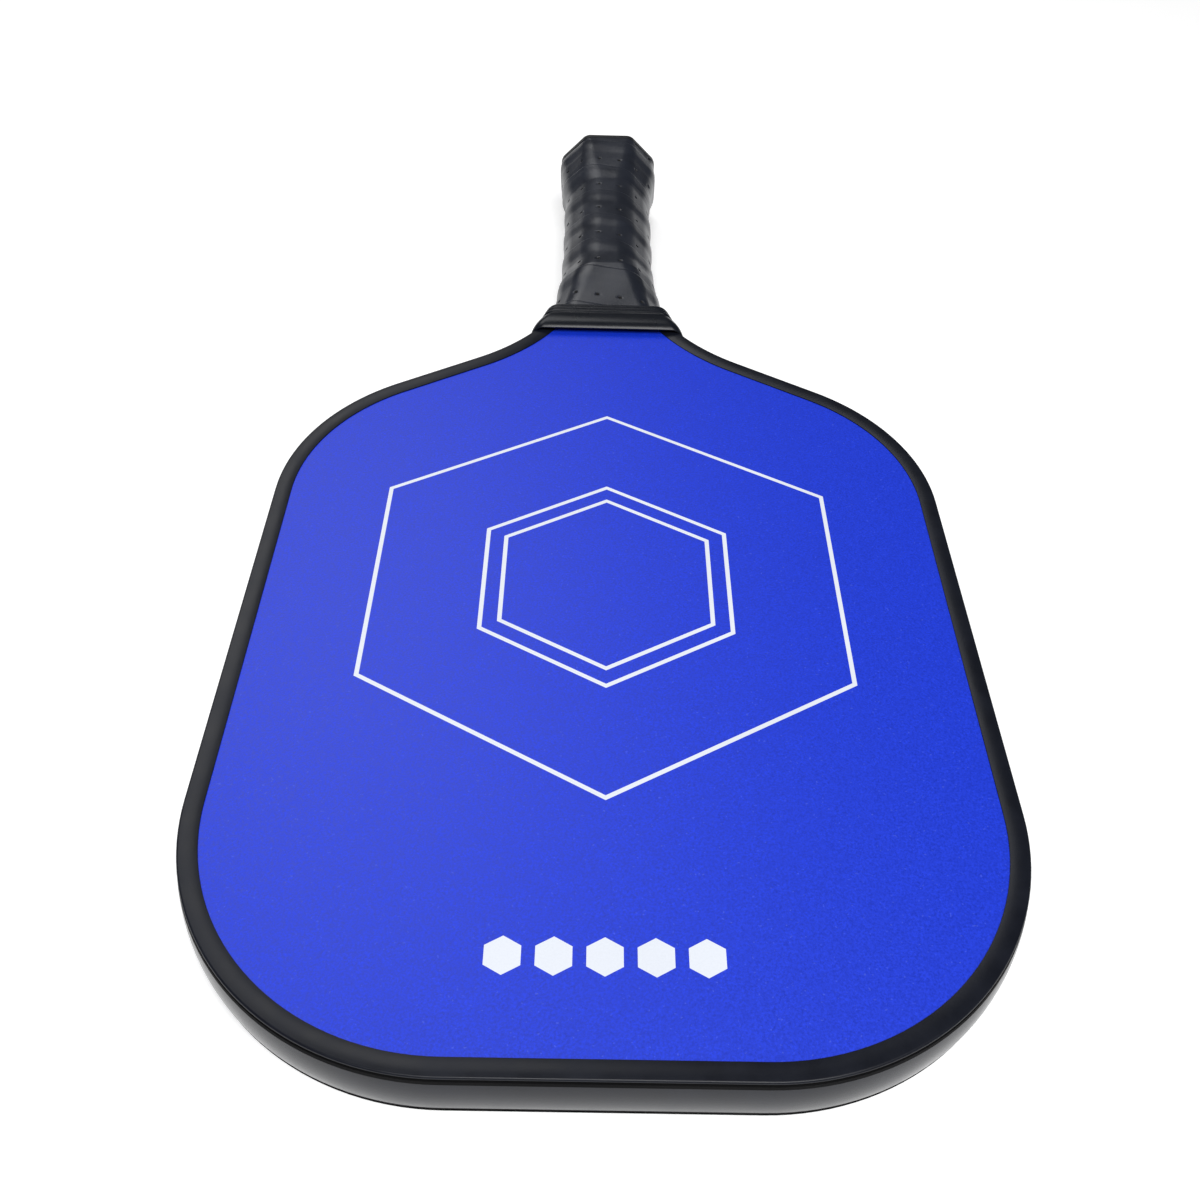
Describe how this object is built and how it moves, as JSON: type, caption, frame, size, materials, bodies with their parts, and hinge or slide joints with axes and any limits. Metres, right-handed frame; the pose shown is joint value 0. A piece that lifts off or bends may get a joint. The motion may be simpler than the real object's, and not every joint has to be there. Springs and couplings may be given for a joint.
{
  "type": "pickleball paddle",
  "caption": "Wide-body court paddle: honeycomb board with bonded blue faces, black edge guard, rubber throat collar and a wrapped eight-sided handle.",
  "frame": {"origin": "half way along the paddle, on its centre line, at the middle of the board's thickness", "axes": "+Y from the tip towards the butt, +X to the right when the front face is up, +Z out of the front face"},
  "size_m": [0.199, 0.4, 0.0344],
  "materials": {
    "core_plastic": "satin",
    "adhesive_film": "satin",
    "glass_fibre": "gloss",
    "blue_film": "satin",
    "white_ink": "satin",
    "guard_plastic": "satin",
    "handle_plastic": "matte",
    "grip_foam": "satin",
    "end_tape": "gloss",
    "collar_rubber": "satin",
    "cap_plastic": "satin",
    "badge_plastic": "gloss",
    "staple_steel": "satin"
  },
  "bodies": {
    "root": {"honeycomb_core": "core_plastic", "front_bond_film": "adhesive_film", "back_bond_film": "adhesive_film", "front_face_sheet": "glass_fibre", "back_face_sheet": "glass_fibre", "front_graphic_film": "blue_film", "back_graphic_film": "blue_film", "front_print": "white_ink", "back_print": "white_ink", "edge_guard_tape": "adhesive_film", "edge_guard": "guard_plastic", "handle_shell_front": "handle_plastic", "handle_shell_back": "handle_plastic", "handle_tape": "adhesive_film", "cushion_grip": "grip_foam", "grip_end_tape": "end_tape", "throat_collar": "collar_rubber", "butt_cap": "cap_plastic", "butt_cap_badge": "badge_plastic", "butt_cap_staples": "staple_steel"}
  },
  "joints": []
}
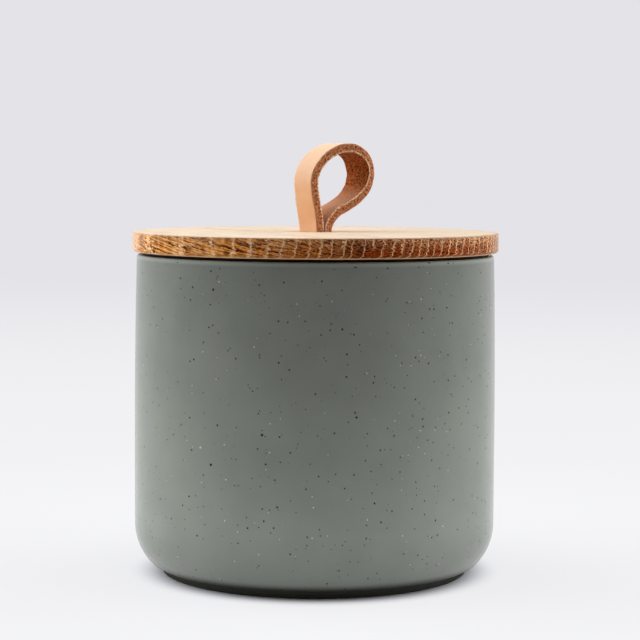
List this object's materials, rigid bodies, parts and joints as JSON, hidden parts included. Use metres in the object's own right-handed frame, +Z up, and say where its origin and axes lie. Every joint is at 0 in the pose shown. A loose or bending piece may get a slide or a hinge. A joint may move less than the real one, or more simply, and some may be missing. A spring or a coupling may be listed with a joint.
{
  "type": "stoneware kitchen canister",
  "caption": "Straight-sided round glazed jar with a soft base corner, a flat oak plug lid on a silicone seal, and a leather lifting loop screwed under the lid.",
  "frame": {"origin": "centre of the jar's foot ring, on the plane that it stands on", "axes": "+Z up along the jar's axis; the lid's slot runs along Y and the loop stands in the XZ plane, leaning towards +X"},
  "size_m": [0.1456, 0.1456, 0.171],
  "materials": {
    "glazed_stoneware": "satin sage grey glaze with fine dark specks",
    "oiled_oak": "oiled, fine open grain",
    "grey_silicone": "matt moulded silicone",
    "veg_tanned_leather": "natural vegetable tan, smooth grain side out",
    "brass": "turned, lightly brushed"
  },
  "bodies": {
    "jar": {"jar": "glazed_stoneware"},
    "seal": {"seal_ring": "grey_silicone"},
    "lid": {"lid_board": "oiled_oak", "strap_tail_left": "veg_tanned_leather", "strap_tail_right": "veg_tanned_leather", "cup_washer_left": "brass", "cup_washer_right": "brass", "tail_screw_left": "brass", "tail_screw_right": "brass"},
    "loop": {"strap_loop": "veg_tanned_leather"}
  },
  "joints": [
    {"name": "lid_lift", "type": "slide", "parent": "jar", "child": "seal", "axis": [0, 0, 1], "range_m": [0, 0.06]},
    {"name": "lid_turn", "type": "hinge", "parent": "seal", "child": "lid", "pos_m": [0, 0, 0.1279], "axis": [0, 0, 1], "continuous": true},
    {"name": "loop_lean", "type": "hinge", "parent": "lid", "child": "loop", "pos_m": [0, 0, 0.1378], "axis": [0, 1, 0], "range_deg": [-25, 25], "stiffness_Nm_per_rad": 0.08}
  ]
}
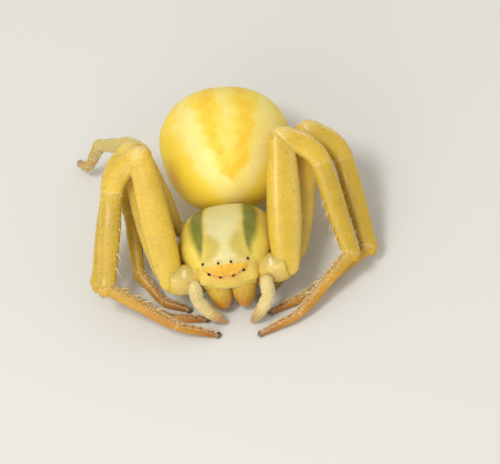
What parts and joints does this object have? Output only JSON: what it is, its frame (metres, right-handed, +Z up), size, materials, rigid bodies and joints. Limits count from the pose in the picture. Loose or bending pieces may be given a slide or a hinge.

—————

**WHAT IS NEEDED**
Please set down each line of the records exactly as given.

**TASK ANSWER**
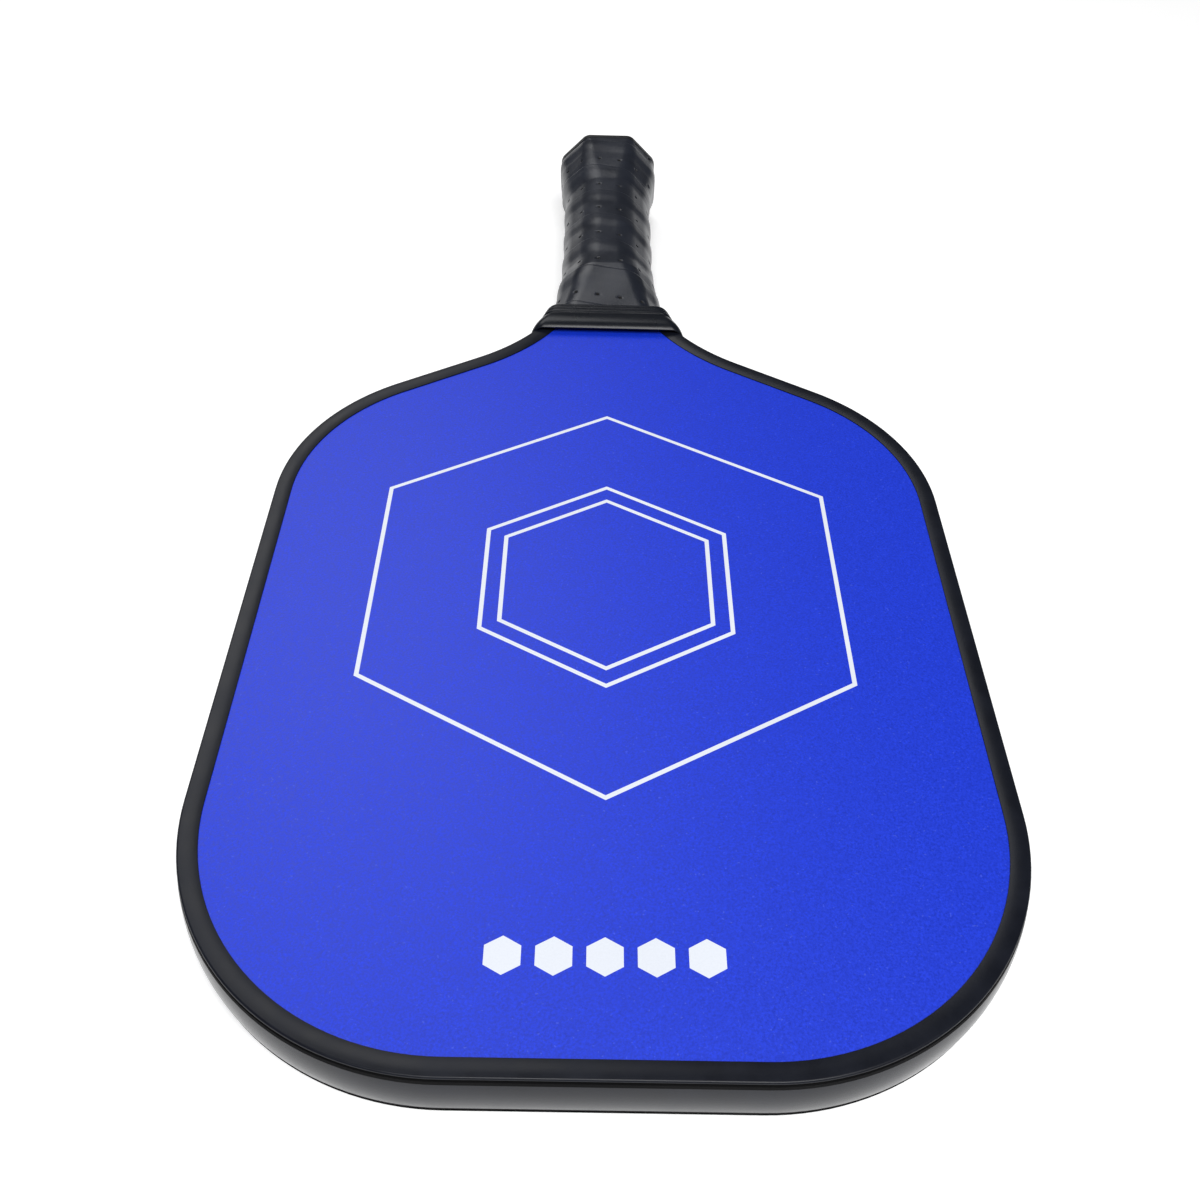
Describe how this object is built and how it moves, as JSON: type, caption, frame, size, materials, bodies with their parts, and hinge or slide joints with axes and any limits. Metres, right-handed frame; the pose shown is joint value 0. A piece that lifts off or bends may get a joint. The motion may be simpler than the real object's, and not every joint has to be there. Springs and couplings may be given for a joint.
{
  "type": "pickleball paddle",
  "caption": "Wide-body court paddle: honeycomb board with bonded blue faces, black edge guard, rubber throat collar and a wrapped eight-sided handle.",
  "frame": {"origin": "half way along the paddle, on its centre line, at the middle of the board's thickness", "axes": "+Y from the tip towards the butt, +X to the right when the front face is up, +Z out of the front face"},
  "size_m": [0.199, 0.4, 0.0344],
  "materials": {
    "core_plastic": "satin",
    "adhesive_film": "satin",
    "glass_fibre": "gloss",
    "blue_film": "satin",
    "white_ink": "satin",
    "guard_plastic": "satin",
    "handle_plastic": "matte",
    "grip_foam": "satin",
    "end_tape": "gloss",
    "collar_rubber": "satin",
    "cap_plastic": "satin",
    "badge_plastic": "gloss",
    "staple_steel": "satin"
  },
  "bodies": {
    "root": {"honeycomb_core": "core_plastic", "front_bond_film": "adhesive_film", "back_bond_film": "adhesive_film", "front_face_sheet": "glass_fibre", "back_face_sheet": "glass_fibre", "front_graphic_film": "blue_film", "back_graphic_film": "blue_film", "front_print": "white_ink", "back_print": "white_ink", "edge_guard_tape": "adhesive_film", "edge_guard": "guard_plastic", "handle_shell_front": "handle_plastic", "handle_shell_back": "handle_plastic", "handle_tape": "adhesive_film", "cushion_grip": "grip_foam", "grip_end_tape": "end_tape", "throat_collar": "collar_rubber", "butt_cap": "cap_plastic", "butt_cap_badge": "badge_plastic", "butt_cap_staples": "staple_steel"}
  },
  "joints": []
}
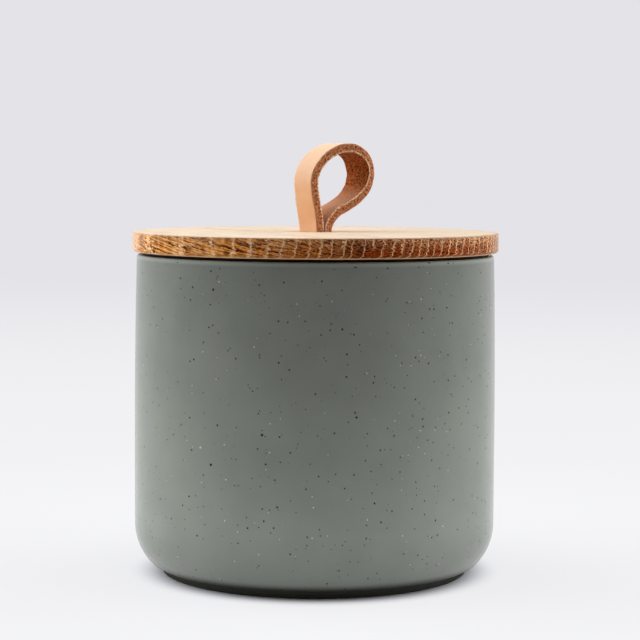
List this object's materials, rigid bodies, parts and joints as JSON, hidden parts included. Use metres in the object's own right-handed frame, +Z up, and say where its origin and axes lie. Every joint is at 0 in the pose shown. A loose or bending piece may get a slide or a hinge. A joint may move less than the real one, or more simply, and some may be missing. A spring or a coupling may be listed with a joint.
{
  "type": "stoneware kitchen canister",
  "caption": "Straight-sided round glazed jar with a soft base corner, a flat oak plug lid on a silicone seal, and a leather lifting loop screwed under the lid.",
  "frame": {"origin": "centre of the jar's foot ring, on the plane that it stands on", "axes": "+Z up along the jar's axis; the lid's slot runs along Y and the loop stands in the XZ plane, leaning towards +X"},
  "size_m": [0.1456, 0.1456, 0.171],
  "materials": {
    "glazed_stoneware": "satin sage grey glaze with fine dark specks",
    "oiled_oak": "oiled, fine open grain",
    "grey_silicone": "matt moulded silicone",
    "veg_tanned_leather": "natural vegetable tan, smooth grain side out",
    "brass": "turned, lightly brushed"
  },
  "bodies": {
    "jar": {"jar": "glazed_stoneware"},
    "seal": {"seal_ring": "grey_silicone"},
    "lid": {"lid_board": "oiled_oak", "strap_tail_left": "veg_tanned_leather", "strap_tail_right": "veg_tanned_leather", "cup_washer_left": "brass", "cup_washer_right": "brass", "tail_screw_left": "brass", "tail_screw_right": "brass"},
    "loop": {"strap_loop": "veg_tanned_leather"}
  },
  "joints": [
    {"name": "lid_lift", "type": "slide", "parent": "jar", "child": "seal", "axis": [0, 0, 1], "range_m": [0, 0.06]},
    {"name": "lid_turn", "type": "hinge", "parent": "seal", "child": "lid", "pos_m": [0, 0, 0.1279], "axis": [0, 0, 1], "continuous": true},
    {"name": "loop_lean", "type": "hinge", "parent": "lid", "child": "loop", "pos_m": [0, 0, 0.1378], "axis": [0, 1, 0], "range_deg": [-25, 25], "stiffness_Nm_per_rad": 0.08}
  ]
}
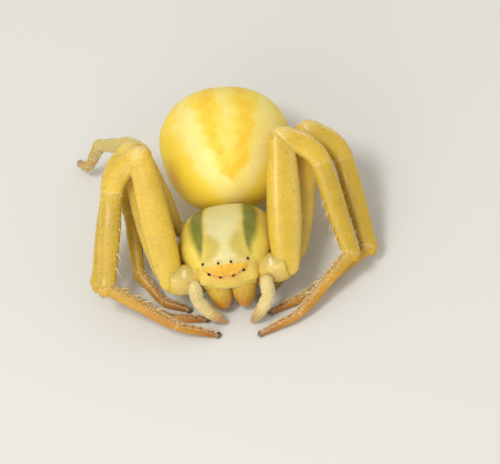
What parts and joints does this object have? Output only JSON: what it is, its frame (metres, right-handed, +Z up), size, materials, rigid bodies and joints. Limits count from the pose in the picture. Loose or bending pieces may be given a slide or a hinge.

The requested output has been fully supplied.